Oh, well, he told the Triolas, here I go.

"The first time I blew air into Carl's mouth," Lambertz said, "I forgot to pinch his nose and blood came flying out of his nose. Somebody behind me said, 'You forgot to pinch his nose.' I almost yelled, 'If you think you can do a better job, go right ahead.' "

The Triolas sat, all ears, mesmerized. Victoria wasn't there, Carl was unconscious. A couple of times Lambertz felt fatigued from the constant exhale-inhale; Willhite pushed him to continue. When the paramedics took over, Lambertz said he turned his head to the side, opened his mouth and lost it.

Leaving the trail that day Lambertz told Willhite, "That dude better live because I didn't want to do all that for nothing."

The dude lived but Lambertz stayed away. He does not have the outgoing nature of a game-show host. But the longer he stayed away as the Mystery Man -- no one knew his identity -- the more suspicion he created. People might think you are running from the law, friends told Lambertz. Go forth.

He did.

When Victoria told Lambertz he was their guardian angel, Lambertz wisecracked, "A guardian angel doesn't drink tequila."

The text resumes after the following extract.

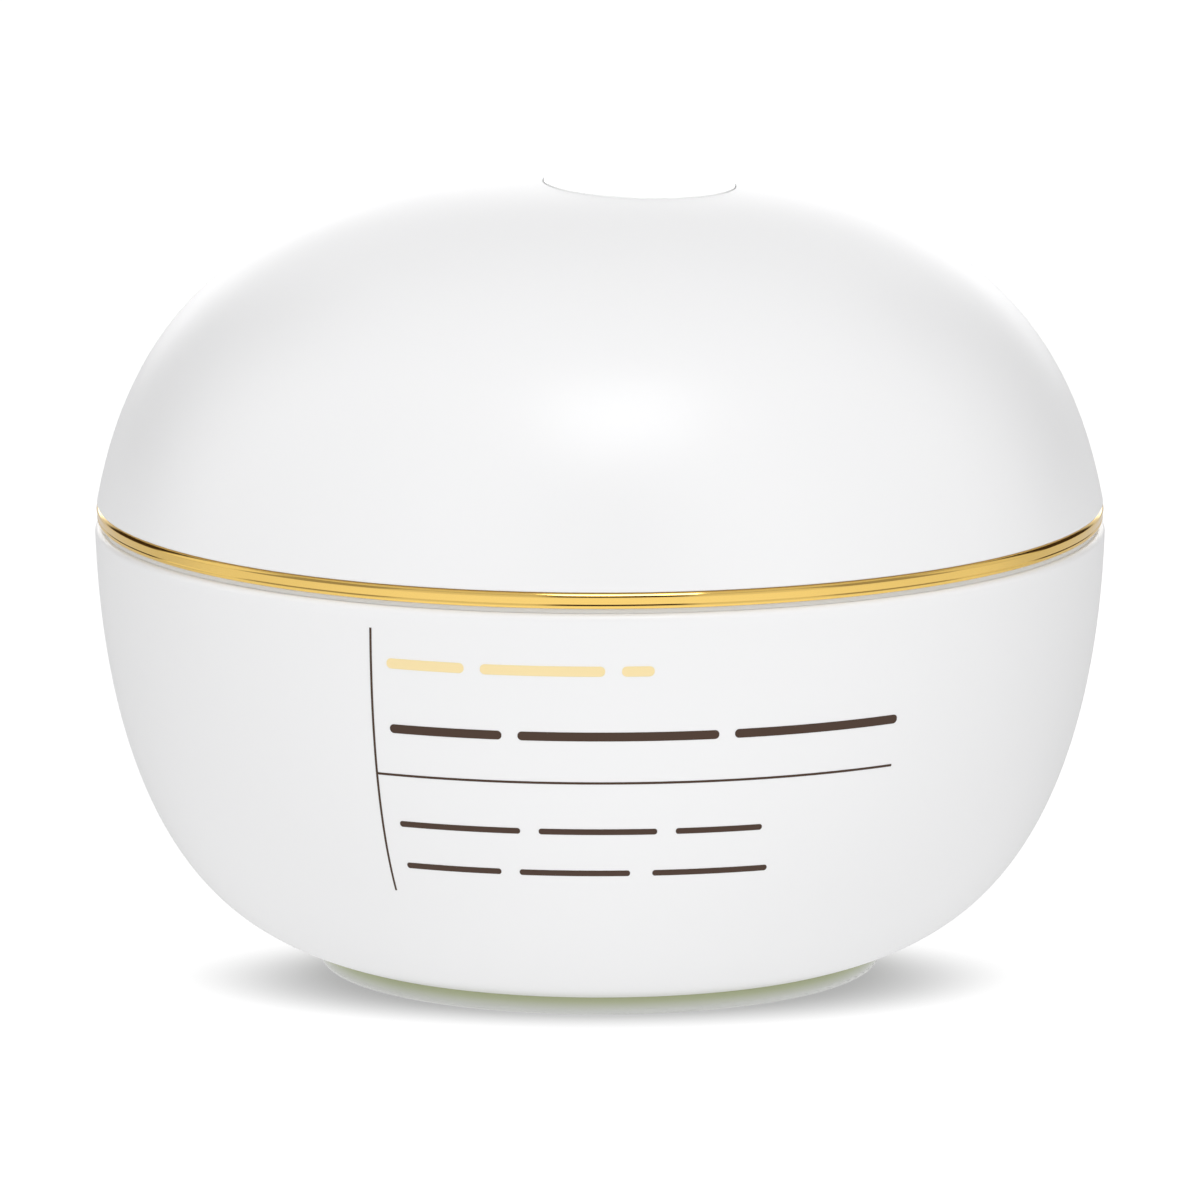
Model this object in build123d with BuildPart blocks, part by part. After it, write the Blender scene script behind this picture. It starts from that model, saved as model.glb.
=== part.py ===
from build123d import *
import os

# A 50 ml face-cream jar: a heavy pebble-shaped glass bowl with a threaded neck, a loose sealing
# disc in the mouth, and a domed two-shell screw cap with a gold ring round its lower edge.
# Millimetres, +Z up. The origin is the centre of the foot on the surface the jar stands on, and
# -Y is the front. Every section is drawn on Plane.XZ as (radius, level) and turned about Z.

# ---- outer form ----
jar_radius = 37.0  # widest radius of the whole jar, just below the shoulder
total_height = 58.0  # foot to the top of the dome, without the badge
shoulder_level = 32.63  # flat top of the glass shoulder
shoulder_round = 0.5
foot_radius = 20.5
foot_height = 1.4  # bare glass band under the coating
foot_round = 0.5
push_up_radius = 17.0  # hollow under the foot, so that the jar stands on a ring
push_up_depth = 1.0

# The bowl's side is a superellipse: its equator is bowl_equator, and its pole is near the floor.
bowl_equator = 35.92
bowl_depth = 35.83
bowl_level_power = 2.195
bowl_radius_power = 4.366

# The dome is a superellipse over an equator far below the cap's lower edge.
dome_equator = 5.0
dome_radius = 38.04
dome_level_power = 4.36
dome_radius_power = 2.41
crown_height = 8.0  # top part of the dome, where its points are spaced by radius

# ---- glass neck and well ----
neck_radius = 27.6  # outside of the neck between the thread's turns
rim_level = 41.5
rim_round = 0.6
neck_root_round = 0.8
well_radius = 24.8
well_floor = 7.5
well_round = 12.0  # corner between the well's side and its floor

# ---- screw thread: one right-hand ridge on the neck and one in the cap ----
thread_pitch = 4.0
thread_turns = 1.0
thread_depth = 1.3
ridge_base = 2.0  # width of a ridge at its root
ridge_top = 1.0  # and at its crest
ridge_sink = 0.4  # how far a ridge's root lies inside its wall
neck_thread_level = 35.4  # middle of the neck's ridge where it starts
cap_thread_lead = 0.25  # turns by which the cap's ridge starts after the neck's
flank_gap = 0.2  # axial clearance between the two ridges when the cap is closed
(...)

When the Triolas asked to take pictures of Willhite and Lambertz, and when Willhite and Lambertz did the same of the Triolas, Lambertz wisecracked, "I'll take your picture but I'm not kissing you again."

"You got farther with Carl than you did on your last four dates," Willhite joked about Lambertz, a single parent.

A few wisecracks, a few more calm and easy moments and the four people settled into the rhythm of a comfortable conversation. Lambertz told them he has a 14-year daughter, Jenna, who runs cross country for Santa Rosa High, and so of course they would be seeing each other again. Lambertz told Carl that he probably wouldn't have been out on the trail that day because, the day before, on a run, he had seen a coyote.

"I'll go out and maybe see something else interesting," Lambertz thought.

Victoria asked permission to hug Lambertz. Sure, he said.

Carl couldn't help but be impressed that Lambertz wasn't taking ownership of the situation and chirping like a hero.

"It was like he was downplaying the event," Carl said. "He may not think of himself as a hero but he's a hero to me."

Lambertz, for his part, was a little shocked at how comfortable the Triolas made them feel.

"They seemed like the kind of people I would hang out with," Lambertz said. "They seem a lot like the people I hang out with now."

Carl said things are progressing nicely and he may resume teaching fifth grade at Miwok Elementary School in Petaluma as early as next week. He still gets weak, can't lift his arms above his head until enough scar tissue develops around the recently-inserted defibrillator but, shoot, he isn't complaining.

"I kept thinking he gave me another chance to see my 7-year old son grow up," Triola said, "and for my second child to be born."

Recovery, as it turned out, went both ways.

Ten years ago Lambertz was at a swimming pool in Rohnert Park with his then-wife. She asked Lambertz to get her some cigarettes. He rose from his chair and in doing so, gained enough elevation to see a little girl, he guessed 10, floating motionless, face down in the water. He told the Triolas he jumped in the water, placed her poolside, pounded on her chest until she coughed up the pool water.

On one side are the two survivors: the little girl and Carl. On the other side were the two that didn't make it out of South America.

"It seems like the universe is giving me a second chance, to atone for things in the past," Lambertz said. "Right now I'm thrilled at how things turned out. I feel like a million bucks, being able to do something like I did for a man like that. Right now I'm even. Not ahead and not behind. If I die tomorrow, I totally got my money's worth."

Lambertz said he has had sleep issues for the past 17 years. Since Jan. 13?

"I've slept like a baby," he said.

And all along everyone thought it was Lambertz who was doing all the giving.